Phase 2: Dynamic Gateway
Introduce a database to hold configurations and a control plane API. The gateway dynamically pulls routes from the DB.
Key components: Control Plane API · PostgreSQL DB · Redis (Rate Limiting) · Dynamic Data Plane
Move to next phase when: The database becomes a bottleneck; custom business logic is needed at the edge.
Phase 3: Extensible & Distributed
Adopt a robust proxy core (Envoy/Kong), separate control/data planes via gRPC streams (xDS), and support Wasm/Lua plugins.

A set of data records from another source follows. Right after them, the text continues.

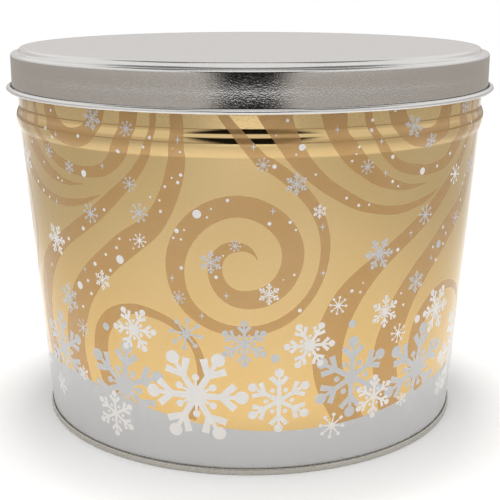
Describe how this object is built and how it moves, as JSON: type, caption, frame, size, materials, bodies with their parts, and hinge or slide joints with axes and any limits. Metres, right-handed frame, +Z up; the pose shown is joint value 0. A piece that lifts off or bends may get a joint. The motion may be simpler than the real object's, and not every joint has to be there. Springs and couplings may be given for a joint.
{
  "type": "cookie tin",
  "caption": "Round tapered sheet-metal tin with a rolled rim, nesting bead and seamed base, closed by a slip-on lid with a raised top panel.",
  "frame": {"origin": "centre of the base, on the floor that the tin stands on", "axes": "+Z up along the tin's axis, -Y towards the front of the printed design, side seam at +X"},
  "size_m": [0.2508, 0.2508, 0.1913],
  "materials": {
    "bare_tinplate": "satin tinplate with a fine grain",
    "printed_tinplate": "satin transparent gold over tinplate, printed with darker gold swirls, silver and white snowflakes and a silver snow bank",
    "base_tinplate": "bare satin tinplate"
  },
  "bodies": {
    "tin": {"body_shell": "printed_tinplate", "bottom_end": "base_tinplate"},
    "lid": {"lid": "bare_tinplate"}
  },
  "joints": [
    {"name": "lid_lift", "type": "slide", "parent": "tin", "child": "lid", "axis": [0, 0, 1], "range_m": [0, 0.06]}
  ]
}
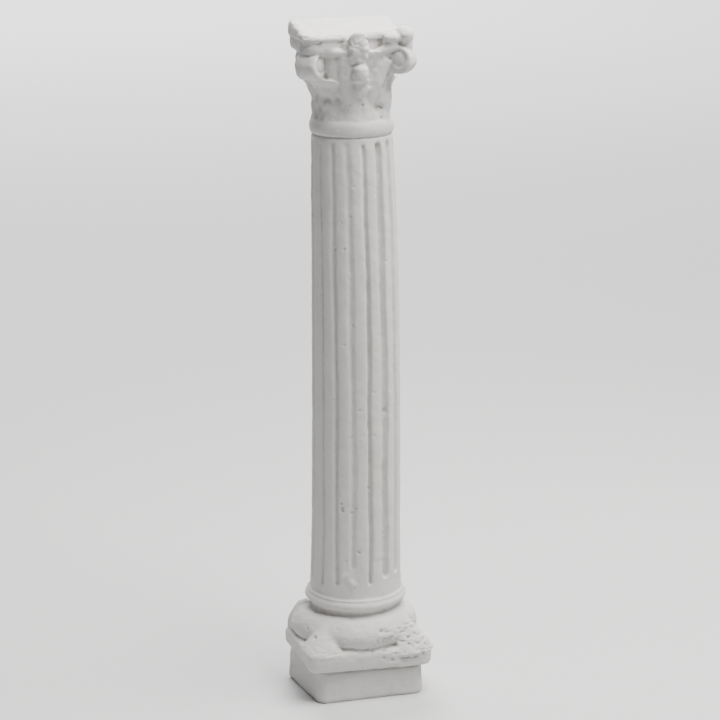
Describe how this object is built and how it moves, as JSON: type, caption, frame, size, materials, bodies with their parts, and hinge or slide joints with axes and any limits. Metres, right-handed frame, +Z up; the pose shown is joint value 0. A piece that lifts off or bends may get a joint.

Key components: Envoy / Kong Data Plane · xDS Control Plane · Plugin Engine · Global Anycast Edge
Move to next phase when: Global multi-region deployments require decentralized data planes.
SLOs & Error Budgets
| Metric | Target | Rationale |
|---|---|---|
| Added Latency | 99% < 5ms | The gateway is pure overhead; it must be blazing fast. |
| Availability | 99.999% | It is the front door. If it is down, the entire platform is down. |
| Configuration Reload Time | 99% < 100ms | Hot reloads must propagate near-instantly to avoid dropping connections. |
Incident Scenarios (2am reality)
| Scenario | How you detect | Mitigation |
|---|---|---|
| Bad Configuration Deployed | Global spike in 5xx errors originating from the gateway. | The control plane must support versioned configs and instant rollbacks. Implement canary deployments for gateway configs. |
| Redis goes down (Rate Limiting Dependency) | Gateway latency spikes as Redis connections time out. | Fail open. The gateway should bypass rate limiting rather than blocking traffic, ensuring core routing remains available. |
| DDoS Attack | Massive spike in ingress traffic from suspicious IPs. | Drop traffic at the edge (CDN/WAF level). Use IP-based rate limiting plugins. Implement CAPTCHA challenges for suspect traffic. |
Cost Drivers (Staff lens)
- Compute instances (Gateway must be over-provisioned to absorb spikes)
- Network Egress/Ingress bandwidth
- Redis cluster for rate limiting and session management
Multi-Region & DR
API Gateways are heavily localized. You deploy a cluster of gateways in every region. A global load balancer (Anycast) routes the user to the nearest gateway. The Control Plane can be centralized or regionally replicated.